When Guardiola went at the end of the 2011-12 season, it was as if Mourinho had been orphaned, without a rival to fight against. Can’t live with him, can’t live without him? He ended up fighting with his own players, finishing the season empty-handed and 15 points behind as Barcelona, now under Vilanova, took the title back. If some Mourinho defenders totted up Guardiola’s departure as another victory, proof that he had been beaten by the better man, it did not make Madrid winners.

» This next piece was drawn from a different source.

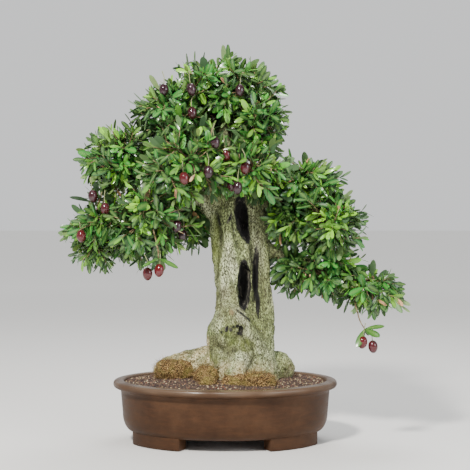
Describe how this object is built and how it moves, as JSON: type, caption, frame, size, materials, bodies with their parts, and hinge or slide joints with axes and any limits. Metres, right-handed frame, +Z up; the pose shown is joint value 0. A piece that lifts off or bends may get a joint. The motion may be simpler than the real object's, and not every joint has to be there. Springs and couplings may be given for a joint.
{
  "type": "olive bonsai",
  "caption": "Old olive tree trained as a bonsai: hollow twisted trunk, layered leafy pads with ripe olives, in an oval stoneware pot on cut feet.",
  "frame": {"origin": "middle of the whole tree and pot in plan, on the surface that the pot's feet stand on", "axes": "+Z up, +X to the right and -Y towards the viewer as the tree's front is seen, with the pot's long side along X"},
  "size_m": [0.5921, 0.3264, 0.6978],
  "materials": {
    "stoneware": "satin",
    "soil": "matte",
    "bark": "matte",
    "root_fibre": "matte",
    "leaf": "satin",
    "olive_skin": "gloss",
    "screen_plastic": "matte"
  },
  "bodies": {
    "root": {"pot": "stoneware", "soil": "soil", "trunk": "bark", "root_clod_left": "root_fibre", "root_clod_middle": "root_fibre", "root_clod_right": "root_fibre", "drain_screen_left": "screen_plastic", "drain_screen_right": "screen_plastic", "foliage_crown_top": "leaf", "foliage_crown_left": "leaf", "foliage_crown_right": "leaf", "foliage_crown_back": "leaf", "foliage_shoulder_left": "leaf", "foliage_shoulder_front": "leaf", "foliage_shoulder_back": "leaf", "foliage_low_left_tip": "leaf", "foliage_low_left_front": "leaf", "foliage_low_left_back": "leaf", "foliage_centre_right": "leaf", "foliage_right_top": "leaf", "foliage_right_mid": "leaf", "foliage_right_back": "leaf", "foliage_right_low": "leaf", "foliage_right_tip": "leaf", "olive_01": "olive_skin", "olive_02": "olive_skin", "olive_03": "olive_skin", "olive_04": "olive_skin", "olive_05": "olive_skin", "olive_06": "olive_skin", "olive_07": "olive_skin", "olive_08": "olive_skin", "olive_09": "olive_skin", "olive_10": "olive_skin", "olive_11": "olive_skin", "olive_12": "olive_skin", "olive_13": "olive_skin", "olive_14": "olive_skin", "olive_15": "olive_skin", "olive_16": "olive_skin", "olive_17": "olive_skin", "olive_18": "olive_skin", "olive_19": "olive_skin", "olive_20": "olive_skin", "olive_21": "olive_skin", "olive_22": "olive_skin", "olive_23": "olive_skin", "olive_24": "olive_skin", "olive_25": "olive_skin"}
  },
  "joints": []
}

They might have learnt. Some gloated that Guardiola had lost it when he launched that puto amo rant in 2011, the night when a dam had burst and he gave some back, but what subsequently happened on the field suggested otherwise. Mourinho had broken him, some said, really gotten under his skin; he had finally cracked with all the pressure. But the response was planned and the following night, Barcelona won 2-0 at the Bernabéu, Mourinho whining “Why? Why? Why?” afterwards, going off on a wild rant about the dark forces of Unicef and Uefa.

“Josep Guardiola is a fantastic coach,” Mourinho said, “but I have won two Champions Leagues. He has won [only]one Champions League and that is one that would embarrass me. I would be ashamed to have won it with the scandal of Stamford Bridge and if he wins it this year it will be with the scandal of the Bernabéu. I hope that one day he can win a proper Champions League. Deep down, if they are good people, it cannot taste right for them. I hope one day Guardiola has the chance of winning a brilliant, clean championship with no scandal.”

Guardiola did win it that year. Mourinho has two as well. Neither has added to the tally since. They headed in different directions: to Germany, where Guardiola won three league titles and two cups; and to England, where Mourinho won one league title and the League Cup. Now, their paths meet again, in Manchester.